Perakende bankacılık sektörü büyük bir değişim geçiriyor. Sektör, günümüzde teknoloji ve inovasyon, artan rekabet, karmaşık yasal düzenlemeler entegre finans, konsolidasyon ve gelişen müşteri beklentilerinin geleneksel iş modelleri üzerinde yarattığı büyük baskıyla karşı karşıya.
Perakende bankacılıkta liderlik ekipleri için, trendleri daha iyi anlamanın ve hızla değişen bir ortama uyum sağlamanın tam zamanı olduğunu düşündüğümüz için iş dünyasının karşılaştığı zorluklara ilişkin çözüm üretmek üzere harekete geçtik önümüzdeki on yılda sektörün geleceğine yönelik beş varsayımsal senaryo geliştirdik.
Bu beş senaryonun her biri öncelikli üç konuya dikkat çekiyor: Teknolojik dönüşüm, veriyi kullanarak müşteriye odaklanma ve güven.
Geleneksel finans sektörü dışından gelen ve finansal hizmetleri platformlarına entegre eden yeni oyuncular müşterilerini yakalıyor. Teknoloji, medya ve eğlence sektörlerinde kök salmış, nakit akışında sorun yaşamayan bu şirketlerin, müşteri ilişkilerini daha agresif şekilde kontrol etmek üzere iyileştirilmiş kullanıcı deneyimi ve hiper-kişiselleştirilmiş teklifler sunma becerileri mevcut.
Genel itibarıyla yasal düzenleme sorumluluğuyla daha fazla yüzleşen ve eskimiş teknolojilerle başa çıkmaya çalışan köklü bankalar finansal sistemin altyapı omurgası olarak rekabet ediyor. Bu bankalar, lisanslı hizmet ve ürünler sunan altyapı hizmet sağlayıcısı gibi görev yapsa da müşteriye dönük bir marka vaadi bulunmuyor.
Konsolidasyon dalgası bankacılık piyasasında sadece baskın birkaç büyük banka ve fintech şirketlerinin kalmasıyla sonuçlanıyor. Bu büyük, teknolojiyi etkili şekilde kullanan kuruluşlar ölçek aracılığıyla rekabette avantajlı oluyor.
En büyük, kişiselleştirilmiş ve kullanımı kolay platformları tercih eden müşteriler, çoğunlukla veri gizliliğinden endişe duymuyorlar. İleride, sadece en büyük bankalar farklılaştırılmış müşteri deneyimi yaratmak için gereken teknolojik yatırımı yapabilir hâle gelecek.
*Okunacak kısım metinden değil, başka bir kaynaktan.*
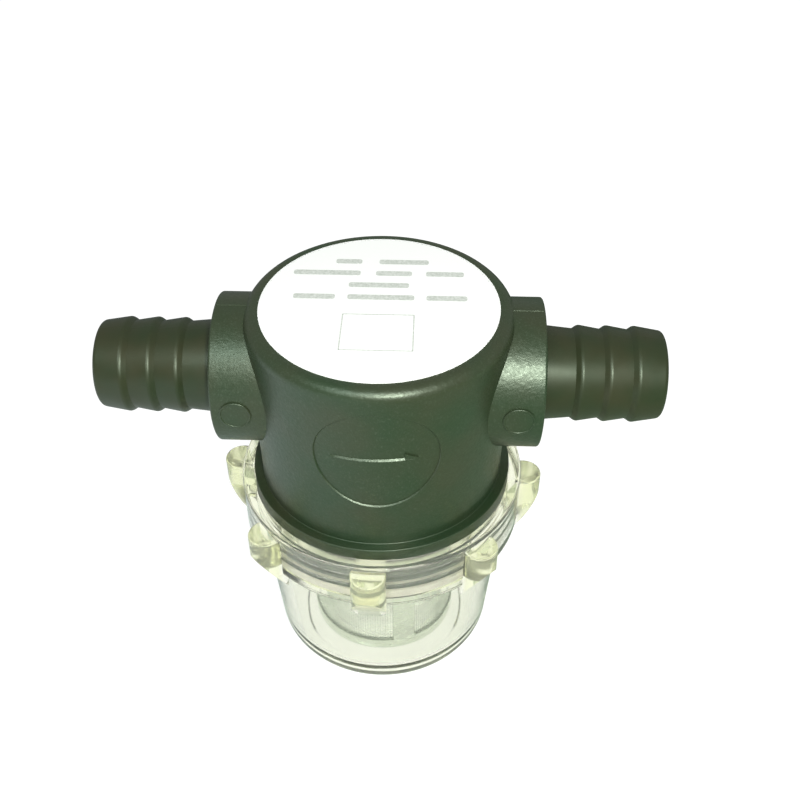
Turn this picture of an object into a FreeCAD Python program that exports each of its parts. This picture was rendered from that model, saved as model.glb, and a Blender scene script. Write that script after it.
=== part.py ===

Toplumda hissedilir derecede artan güven duyma sorunuyla birlikte, müşteriler küresel kuruluşlara karşı temkinli yaklaşıyor. Müşteri ve sermaye küresel oyunculardan bölgeye odaklanmış, daha küçük bilançoları, mevduatları ve kredi verme becerileri olan bankalara ve uzmanlaşmış mikro-niş oyunculara kayıyor.
Güvenli ve güçlü finansal sistemi sağlamak için yasal düzenleyiciler büyük teknoloji şirketleri ve diğer geleneksel olmayan oyunculara karşı aktif bir yaklaşım gösteriyor. Kamu kuruluşlarının güvenli alan arayışı, teknoloji oyuncularını sektör dışı bırakabiliyor ve sektöre giriş çıtasını yükseltiyor; sadece tam finansal hizmetler lisansı bulunan şirketler rekabete katılabiliyor.
Bu düzeyde bir düzenleme, bankaların güveni yeniden inşa etmeleri ve finansal ürün ve hizmetlerin merkezi sağlayıcısı olarak rollerini geri almaları için kapıyı açabilir.
Nakit para kullanımındaki istikrarlı azalış, merkez bankalarının da dijital para birimlerini piyasaya sürmesiyle devam ediyor. Dijital para birimleri B2B, B2C ve C2C segmentlerinde geniş çapta kabul görüyor.
Bankalar müşteri verisi gibi uzun süredir kontrol ettikleri ve müşteri ilişkilerinin esaslarından biri olan banka hesabını merkez bankalarına kaptırıyor. Bu durum, geleneksel bankacılık iş modellerini geçersiz kılıyor.